Print Version    Email to Friend
Church scarred and marred in Xinjiang

HONG KONG (UCAN): Authorities demolished the crosses, statues, bell towers and other features of a the Yining Catholic Church of the Urumqi Diocese in Xinjiang, northwest China on February 27. State-instructed workers removed the exterior religious features using a crane. A source said that no reason was given for the action but it is believed to have been carried out because the religious features were “incompatible with Sinicisation.”
The source said three crosses and two bell towers of the church building were demolished and that all religious symbols, two big statues and any reliefs were removed. 
The church received a letter from the authorities the day before informing them the demolition would occur.
“It originally said religious features inside the church would demolished as well but it was suspended without any reasons given,” the source said.

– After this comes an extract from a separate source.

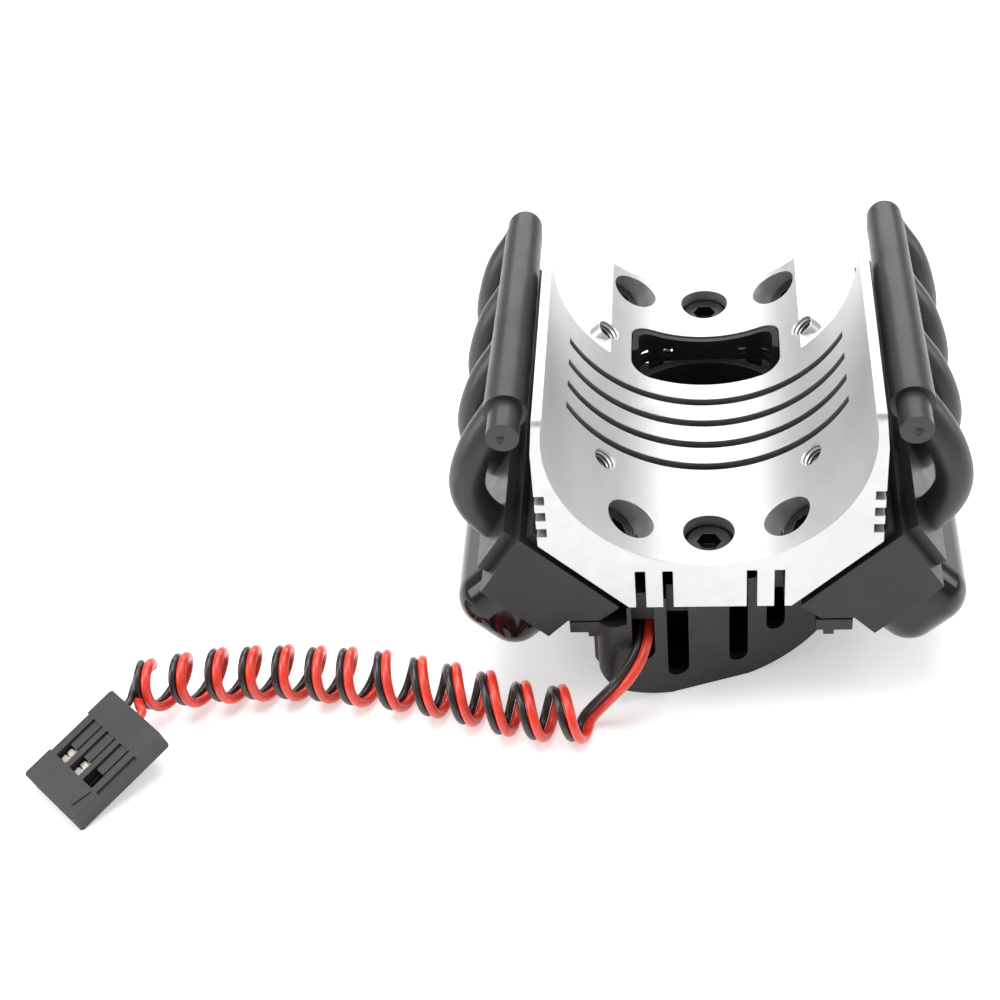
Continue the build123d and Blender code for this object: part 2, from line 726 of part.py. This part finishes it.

The source said he was puzzled by what happened because of it occurred just before the Chinese People’s Political Consultative Conference and the National People’s Congress scheduled to be held in Beijing on March 3 and 5, and while a Sino-Vatican agreement is supposedly being worked out.

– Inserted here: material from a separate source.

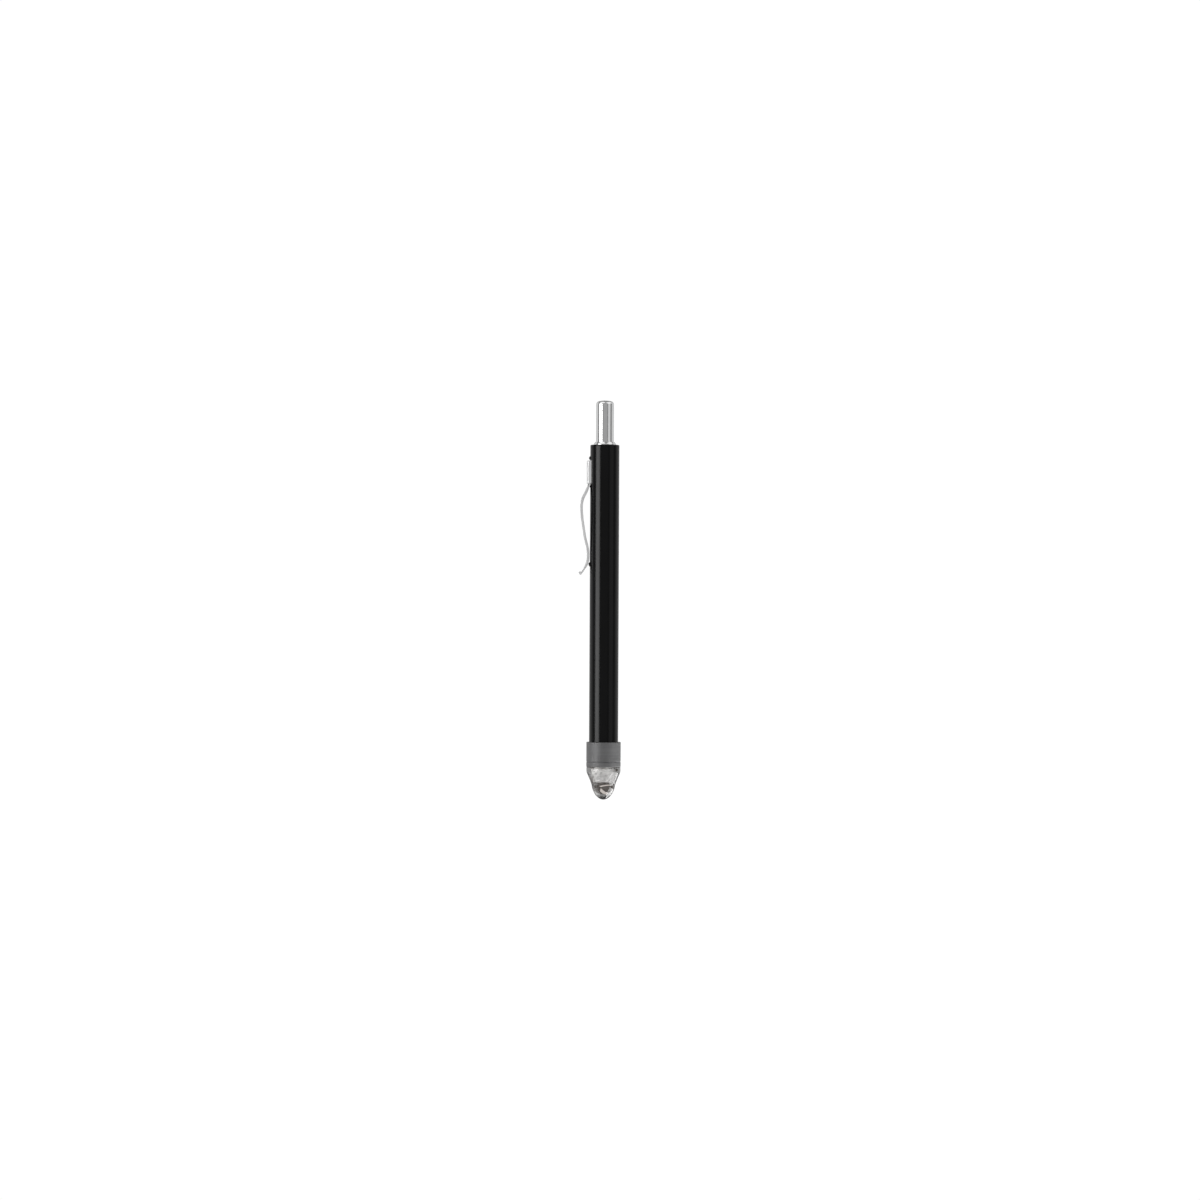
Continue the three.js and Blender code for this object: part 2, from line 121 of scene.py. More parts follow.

The source went on to recount that last November the cross on a church steeple in Manas city, also in Xinjiang, was demolished.
“So it appears that crosses should be demolished because of Sinicization,” the source said. 
In eastern Zhejiang province, more than 1,500 churches, both Catholic and Protestant, have been targeted for demolition or cross removals in recent years in an apparent campaign against churches not under state control. Authorities are increasingly resorting to property regulations to remove crosses and demolish churches.
The destruction wreaked on Yining Catholic Church may be related to local political tensions, the source speculated. The authorities have long repressed ethnic minorities, especially the Uyghurs, as well as religions in Xinjiang, often under the pretense of fighting terrorism.